Si le chauffage au bois reste éventuellement incontournable dans un premier temps pour certains logements isolés, il ne peut être acceptable qu’avec les technologies les plus récentes permettant le meilleur rendement possible, comme des poêles à granule parfaitement réglés. La question qui se pose cependant est celle de la pertinence de l’habitat individuel et isolé.

Il est beaucoup plus facile et efficace de bien chauffer de l’habitat collectif. Il existe d’ailleurs dans la vallée de l’Arve un système performant via des canalisations d’eau chauffée. Cela est d’autant plus intéressant que dans la région, l’électricité alimentant la chaudière centralisée (chauffant plus de 3000 habitants) n’est pas le nucléaire, mais l’hydroélectricité.

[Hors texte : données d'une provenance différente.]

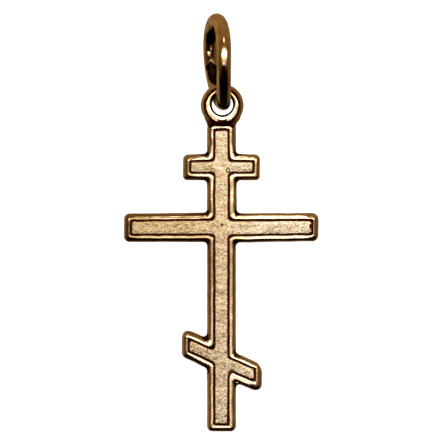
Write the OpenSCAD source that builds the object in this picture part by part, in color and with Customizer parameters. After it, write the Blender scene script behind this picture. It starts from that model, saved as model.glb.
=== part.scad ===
// Orthodox cross pendant: a cast three-barred cross hanging from a soldered jump ring.
// Millimetres. The origin is the inner top of the ring, where a chain bears.
// X runs to the right as the face is seen, Y away from the viewer and Z up.

/* [Cross outline] */
// Width of the upright
upright_w = 2.08; // [1.9:0.02:2.3]
// Length of the main bar
main_bar_l = 14; // [12:0.5:18]
// Height of the main bar
main_bar_h = 2.05; // [1.9:0.05:2.3]
// Middle of the main bar down to the foot of the upright
foot_drop = 14.7; // [14:0.05:18]
// Middle of the main bar up to the shoulder of the upright
shoulder_rise = 7.58; // [7.2:0.02:7.62]
// Length of the short upper bar
upper_bar_l = 5.56; // [5:0.02:7]
// Height of the short upper bar
upper_bar_h = 1.86; // [1.7:0.02:2.1]
// Middle of the main bar up to the middle of the upper bar
upper_bar_rise = 4.4; // [4:0.05:4.8]
// Length of the slanted lower bar, measured level
lower_bar_l = 5.74; // [5:0.02:7]
// Height of the slanted lower bar, measured upright
lower_bar_h = 2.06; // [1.9:0.02:2.3]
// Middle of the main bar down to the middle of the lower bar
lower_bar_drop = 9.61; // [8.5:0.01:10.5]
// Slope of the lower bar, falling to the right
lower_bar_slope = 25.2; // [15:0.1:30]
// Radius of the outer corners
corner_r = 0.4; // [0.3:0.02:0.5]
// Radius of the inner corners
web_r = 0.3; // [0.15:0.01:0.35]

/* [Relief] */
// Thickness of the cross from its back to the crest of its rim
cross_t = 1.3; // [1.1:0.05:1.8]
// Outline to the inner lip of the raised rim
rim_w = 0.43; // [0.4:0.01:0.5]
// Depth of the sunk field below the crest
field_depth = 0.18; // [0.1:0.01:0.3]

/* [Eye and neck] */
// Outer diameter of the eye
eye_d = 3.06; // [2.9:0.02:3.16]
// Diameter of the hole through the eye
eye_bore_d = 1.54; // [1.52:0.02:1.8]
// Middle of the main bar up to the middle of the eye
eye_rise = 8.89; // [8.85:0.01:9]
// Thickness of the web between the eye and the upright
neck_t = 1.05; // [0.8:0.05:1.1]

/* [Jump ring] */
// Outer diameter of the ring
ring_d = 7; // [6.6:0.1:8]
// Diameter of its wire
wire_d = 0.98; // [0.8:0.02:0.98]
// Turn of the ring from edge-on, its near side to the right
ring_turn = 9.7; // [0:0.1:11]
// Lean of the ring to the left
ring_lean = 4.6; // [0:0.2:6]
// Middle of the wire above the middle of the eye
wire_rise = 0.1; // [0.05:0.01:0.12]

/* [Hidden] */
gold = "#b48a45";
arc_steps = 4;
back_round = 0.14;
shoulder_run = 0.27;
shoulder_drop = 0.36;
lip_round = 0.04;
wall_run = 0.1;
field_corner_r = 0.12;
eye_crest_r = 1.16;
eye_lip = 0.12;
eye_shoulder_drop = 0.38;
neck_back_gap = 0.05;
neck_bury = 0.5;
neck_sink = 0.95;
neck_inset = 0.01;
ring_pitch_r = (ring_d - wire_d) / 2;
// Unit vector from the middle of the ring to its lowest point
ring_low = [sin(ring_lean) * cos(ring_turn), sin(ring_lean) * sin(ring_turn), -cos(ring_lean)];
ring_centre = ring_low * (ring_pitch_r - wire_d / 2);
// Middle of the wire where the eye hangs on it, the axis that the cross swings about
swing_point = ring_low * (2 * ring_pitch_r - wire_d / 2);

// Columns: half length, half height, height of the middle, fall for each mm to the right
bars = [
    [lower_bar_l / 2, lower_bar_h / 2, -lower_bar_drop, tan(lower_bar_slope)],
    [main_bar_l / 2, main_bar_h / 2, 0, 0],
    [upper_bar_l / 2, upper_bar_h / 2, upper_bar_rise, 0]
];

// Corners of one side of the cross from foot to shoulder; hand is 1 on the right, -1 on the left
function side_corners(hand) = let (half = hand * upright_w / 2) [
    [half, -foot_drop],
    for (bar = bars)
        let (reach = hand * bar[0])
        each [
            [half, bar[2] - bar[3] * half - bar[1]],
            [reach, bar[2] - bar[3] * reach - bar[1]],
            [reach, bar[2] - bar[3] * reach + bar[1]],
            [half, bar[2] - bar[3] * half + bar[1]]
        ],
    [half, shoulder_rise]
];

function reversed(list) = [for (i = [len(list) - 1:-1:0]) list[i]];

// Normal of the edge from a to b, on its left, which is the inner side of the outline
function inner_normal(a, b) = [a.y - b.y, b.x - a.x] / norm(b - a);

// Arc at corner p after the outline has moved in by inset; outer corners get round_r, inner ones web_r
function corner_arc(before, p, after, inset, round_r) =
    let (
        n1 = inner_normal(before, p),
        n2 = inner_normal(p, after),
        miter = (n1 + n2) / (1 + n1 * n2),
        turn = atan2(cross(n1, n2), n1 * n2),
        bend_r = turn > 0 ? round_r : -web_r,
        centre = p + miter * (inset + bend_r),
        start = atan2(n1.y, n1.x)
    )
    [for (i = [0:arc_steps])
        let (a = start + turn * i / arc_steps)
        centre - bend_r * [cos(a), sin(a)]];

// Closed path of the outline moved in by inset
function inset_path(corners, inset) =
    let (n = len(corners), round_r = max(field_corner_r, corner_r - inset))
    [for (i = [0:n - 1])
        each corner_arc(corners[(i + n - 1) % n], corners[i], corners[(i + 1) % n], inset, round_r)];

// Triangles that join ring k to ring k + 1 of a stack of rings with n points each
function band_faces(n, k) = [
    for (i = [0:n - 1])
        let (j = (i + 1) % n, low = k * n, high = low + n)
        each [[low + i, high + i, high + j], [low + i, high + j, low + j]]
];

// Convex pieces that fill one ring of the cross: level strips of the upright, then the bars' ends
function cross_cap(n) =
    let (
        steps = arc_steps + 1,
        half = n / 2,
        column = [for (c = [0:4 * len(bars) + 1])
            if (c % 4 < 2)
                each [for (i = [0:arc_steps]) c * steps + i]],
        strips = [for (i = [0:len(column) - 2])
            [column[i], column[i + 1], n - 1 - column[i + 1], n - 1 - column[i]]],
        ends = [for (b = [0:len(bars) - 1]) [for (i = [(4 * b + 2) * steps - 1:(4 * b + 4) * steps]) i]]
    )
    concat(strips, ends, [for (end = ends) [for (i = reversed(end)) n - 1 - i]]);

function quarter(steps) = [for (i = [0:steps]) i * 90 / steps];

// Section of the cross's edge. Columns: inset from the outline, height above the back
edge_section = concat(
    [for (a = quarter(2)) back_round * [1 - sin(a), 1 - cos(a)]],
    [for (a = quarter(4)) [shoulder_run * (1 - cos(a)), cross_t - shoulder_drop * (1 - sin(a))]],
    [
        [rim_w - lip_round, cross_t],
        [rim_w, cross_t - lip_round],
        [rim_w + wall_run, cross_t - field_depth]
    ]
);

// Section of the neck's edge, with the same columns
neck_section = concat(
    [for (a = quarter(2)) [back_round * (1 - sin(a)), neck_back_gap + back_round * (1 - cos(a))]],
    [for (a = quarter(3)) [shoulder_run * (1 - cos(a)), neck_t - shoulder_run * (1 - sin(a))]]
);

// Solid whose rings follow the path at each inset and height of the section
module moulding(corners, section, cap) {
    rings = [for (row = section) [for (p = inset_path(corners, row[0])) [p.x, p.y, row[1]]]];
    n = len(rings[0]);
    top = n * (len(section) - 1);
    polyhedron(
        points = [for (ring = rings) each ring],
        faces = concat(
            cap,
            [for (k = [0:len(section) - 2]) each band_faces(n, k)],
            [for (face = cap) [for (i = reversed(face)) i + top]]
        )
    );
}

module cross_body() {
    corners = concat(side_corners(1), reversed(side_corners(-1)));
    moulding(corners, edge_section, cross_cap(len(corners) * (arc_steps + 1)));
}

// Web whose sides run from the shoulders of the upright to touch the eye
module neck() {
    half = upright_w / 2;
    drop = eye_rise - shoulder_rise;
    touch = acos(eye_d / 2 / norm([half, drop])) - atan2(drop, half);
    sink_r = neck_sink * eye_d / 2;
    right = [
        [half - neck_inset, shoulder_rise - neck_bury],
        [half - neck_inset, shoulder_rise],
        [sink_r * cos(touch), eye_rise + sink_r * sin(touch)]
    ];
    corners = concat(right, [for (p = reversed(right)) [-p.x, p.y]]);
    moulding(corners, neck_section, [[for (i = [0:len(corners) * (arc_steps + 1) - 1]) i]]);
}

// Half of the eye's section, from the middle plane to its crest. Columns: radius, height
eye_half = concat(
    [for (a = quarter(2)) [eye_bore_d / 2 + eye_lip * (1 - cos(a)), cross_t / 2 - eye_lip * (1 - sin(a))]],
    [for (a = quarter(5))
        [eye_crest_r + (eye_d / 2 - eye_crest_r) * sin(a), cross_t / 2 - eye_shoulder_drop * (1 - cos(a))]]
);

module eye() {
    rotate_extrude($fn = 96)
        polygon(concat(eye_half, [for (p = reversed(eye_half)) [p.x, -p.y]]));
}

module cross() {
    color(gold)
        translate(swing_point + [0, cross_t / 2, -wire_rise - eye_rise])
            rotate([90, 0, 0])
                difference() {
                    union() {
                        cross_body();
                        neck();
                        translate([0, eye_rise, cross_t / 2])
                            eye();
                    }
                    translate([0, eye_rise, -1])
                        cylinder(h = cross_t + 2, d = eye_bore_d, $fn = 96);
                }
}

module jump_ring() {
    color(gold)
        translate(ring_centre)
            rotate([0, 90 - ring_lean, ring_turn])
                rotate_extrude($fn = 96)
                    translate([ring_pitch_r, 0])
                        circle(d = wire_d, $fn = 48);
}

cross();
jump_ring();
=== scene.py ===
import math

import bmesh
import bpy
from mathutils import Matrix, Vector


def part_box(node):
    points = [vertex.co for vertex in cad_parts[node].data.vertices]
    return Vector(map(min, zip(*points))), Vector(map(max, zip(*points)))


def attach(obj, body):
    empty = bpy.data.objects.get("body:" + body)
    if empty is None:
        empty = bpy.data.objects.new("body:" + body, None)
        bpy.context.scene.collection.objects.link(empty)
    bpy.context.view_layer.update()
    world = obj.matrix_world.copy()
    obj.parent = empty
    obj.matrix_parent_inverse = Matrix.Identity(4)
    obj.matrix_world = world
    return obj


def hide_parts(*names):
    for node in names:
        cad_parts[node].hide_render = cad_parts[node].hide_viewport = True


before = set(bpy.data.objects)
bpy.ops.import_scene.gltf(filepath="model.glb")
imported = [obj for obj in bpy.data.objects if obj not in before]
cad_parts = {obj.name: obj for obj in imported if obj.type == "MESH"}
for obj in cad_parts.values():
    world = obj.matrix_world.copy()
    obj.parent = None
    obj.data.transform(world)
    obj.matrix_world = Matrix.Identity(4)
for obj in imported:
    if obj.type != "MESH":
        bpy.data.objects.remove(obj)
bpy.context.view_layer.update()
print("frame loaded")

mm = 0.001
same = 0.001  # places nearer together than this, in millimetres, are one
smoothAngle = 38  # faces that meet at fewer degrees than this are shaded as one surface
crossLow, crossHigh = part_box("cross")
ringLow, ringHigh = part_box("jump_ring")


# Modelling helpers. The pieces are modelled in millimetres and made real size at the end

def choose(part, *others):
    # selects these objects and nothing else, the first of them active
    bpy.ops.object.select_all(action="DESELECT")
    for item in (part, *others):
        item.select_set(True)
    bpy.context.view_layer.objects.active = part


def startPart(name, addPrimitive, **values):
    # a primitive at its size and place, from which a piece is shaped
    bpy.ops.object.select_all(action="DESELECT")
    addPrimitive(**values)
    part = bpy.context.object
    part.name = name
    return part


def edit(part):
    choose(part)
    bpy.ops.object.mode_set(mode="EDIT")


def leaveEdit():
    bpy.ops.object.mode_set(mode="OBJECT")


def pick(part, kind, test):
    # selects the faces, edges or vertices that pass the test, and nothing else
    bpy.ops.mesh.select_mode(type=kind)
    bpy.ops.mesh.select_all(action="DESELECT")
    mesh = bmesh.from_edit_mesh(part.data)
    items = {"FACE": mesh.faces, "EDGE": mesh.edges, "VERT": mesh.verts}[kind]
    for item in items:
        if test(item):
            item.select_set(True)
    bmesh.update_edit_mesh(part.data)


def pickAll(kind):
    bpy.ops.mesh.select_mode(type=kind)
    bpy.ops.mesh.select_all(action="SELECT")


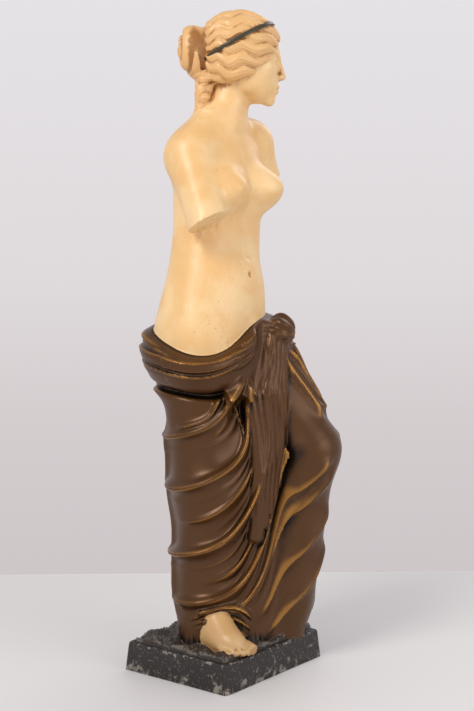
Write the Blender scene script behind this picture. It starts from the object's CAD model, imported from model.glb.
import math

import bmesh
import bpy
import numpy as np
from mathutils import Euler, Matrix, Vector


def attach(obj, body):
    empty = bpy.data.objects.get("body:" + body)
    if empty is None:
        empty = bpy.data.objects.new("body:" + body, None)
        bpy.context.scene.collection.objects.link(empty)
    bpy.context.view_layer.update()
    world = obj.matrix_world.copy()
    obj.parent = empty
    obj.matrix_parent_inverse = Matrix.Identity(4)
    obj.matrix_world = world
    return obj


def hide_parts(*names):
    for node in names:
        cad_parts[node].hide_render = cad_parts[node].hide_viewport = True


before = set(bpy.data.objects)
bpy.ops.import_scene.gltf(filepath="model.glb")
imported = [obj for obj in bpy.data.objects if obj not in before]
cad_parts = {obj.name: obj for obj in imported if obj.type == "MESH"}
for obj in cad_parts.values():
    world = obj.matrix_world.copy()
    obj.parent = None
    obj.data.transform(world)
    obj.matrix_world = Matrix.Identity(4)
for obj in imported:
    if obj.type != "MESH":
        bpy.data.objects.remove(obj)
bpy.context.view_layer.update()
print("frame loaded")

# Stage: the table, the light and the camera at the photograph's viewing angle.
camera = {"azimuth": -51.23, "distance": 1.206, "height": 0.387, "pitch": 3.66, "yaw": -0.59,
          "focalPixels": 1218.1, "imageHeight": 711, "sensor": 36.0}
table = {"width": 2.6, "front": 1.10, "back": 0.377, "thickness": 0.04, "edge": 0.004, "tilt": 1.2}
# the pale wall behind: share of the way up the sky, and its colour there
wall = ((0.36, (0.60, 0.55, 0.56)), (0.44, (0.66, 0.61, 0.62)), (0.50, (0.74, 0.70, 0.715)),
        (0.62, (0.79, 0.77, 0.80)), (0.72, (0.55, 0.54, 0.56)), (1.0, (0.42, 0.41, 0.43)))
light = {"key": (-0.95, -1.25, 1.55), "keySize": 0.7, "keyPower": 19.0,
         "fill": (1.35, -1.15, 0.9), "fillSize": 1.2, "fillPower": 9.0,
         "rim": (0.9, 1.1, 1.5), "rimSize": 1.0, "rimPower": 6.0}


def towards(azimuth):
    a = math.radians(azimuth)
    return Vector((math.sin(a), -math.cos(a), 0.0))


def newObject(name, mesh):
    obj = bpy.data.objects.new(name, mesh)
    bpy.context.scene.collection.objects.link(obj)
    return obj


def placeCamera():
    data = bpy.data.cameras.new("camera")
    data.sensor_width = camera["sensor"]
    data.lens = camera["sensor"] * camera["focalPixels"] / camera["imageHeight"]
    obj = newObject("camera", data)
    obj.location = towards(camera["azimuth"]) * camera["distance"] + Vector((0, 0, camera["height"]))
    pitch = math.radians(camera["pitch"])
    look = -towards(camera["azimuth"] + camera["yaw"]) * math.cos(pitch) - Vector((0, 0, math.sin(pitch)))
    obj.rotation_euler = look.to_track_quat("-Z", "Y").to_euler()
    bpy.context.scene.camera = obj


def placeLight(name, place, size, power, colour=(1, 1, 1), aim=(0, 0, 0.33)):
    data = bpy.data.lights.new(name, "AREA")
    data.shape = "SQUARE"
    data.size = size
    data.energy = power
    data.color = colour
    turn = Matrix.Rotation(math.radians(camera["azimuth"]), 4, "Z")  # places are given as the camera sees them
    obj = newObject(name, data)
    obj.location = turn @ Vector(place)
    obj.rotation_euler = (Vector(aim) - obj.location).to_track_quat("-Z", "Y").to_euler()


def placeLights():
    bpy.context.scene.view_settings.view_transform = "Standard"
    placeLight("keyLight", light["key"], light["keySize"], light["keyPower"], (1.0, 0.98, 0.95))
    placeLight("fillLight", light["fill"], light["fillSize"], light["fillPower"], (0.95, 0.97, 1.0))
    placeLight("rimLight", light["rim"], light["rimSize"], light["rimPower"])
    world = bpy.data.worlds.new("studio")
    world.use_nodes = True
    tree = world.node_tree
    height = tree.nodes.new("ShaderNodeSeparateXYZ")
    tree.links.new(tree.nodes.new("ShaderNodeTexCoord").outputs["Generated"], height.inputs[0])
    share = tree.nodes.new("ShaderNodeMapRange")
    share.inputs["From Min"].default_value = -1.0
    tree.links.new(height.outputs["Z"], share.inputs["Value"])
    ramp = tree.nodes.new("ShaderNodeValToRGB")
    Shader.fillRamp(ramp.color_ramp, wall)
    tree.links.new(share.outputs["Result"], ramp.inputs[0])
    tree.links.new(ramp.outputs["Color"], tree.nodes["Background"].inputs["Color"])
    bpy.context.scene.world = world


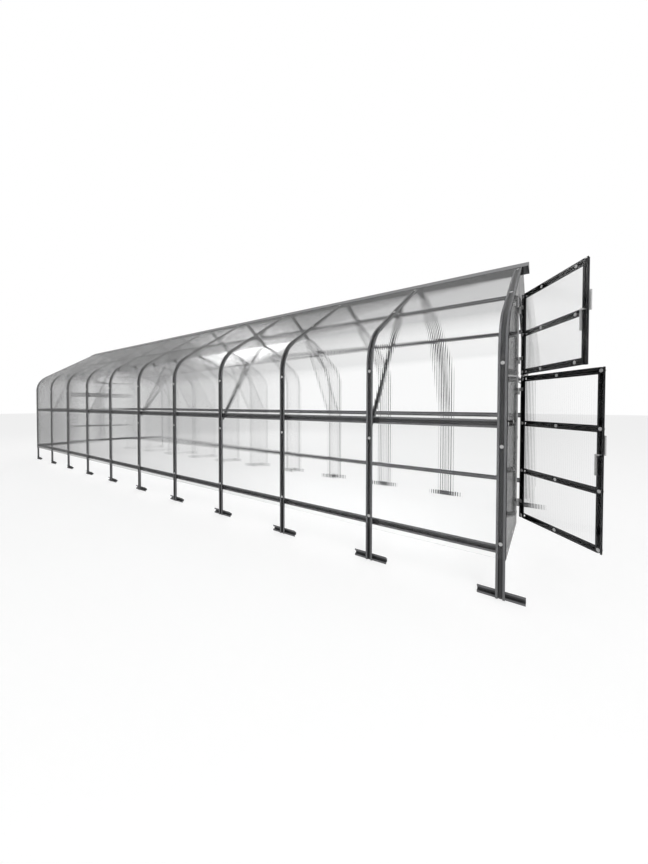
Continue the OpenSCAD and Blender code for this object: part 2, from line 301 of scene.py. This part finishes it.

Seul un puissant mouvement démocratique et populaire parviendra à prendre de telles mesures, pour lutter concrètement et immédiatement contre la pollution de la vallée de l’Arve, et de toute la planète. Ce mouvement devra faire face au libéralisme économique qui ne veut pas empêcher les camions de rouler, mais aussi au libéralisme culturel qui maintient le chauffage au bois.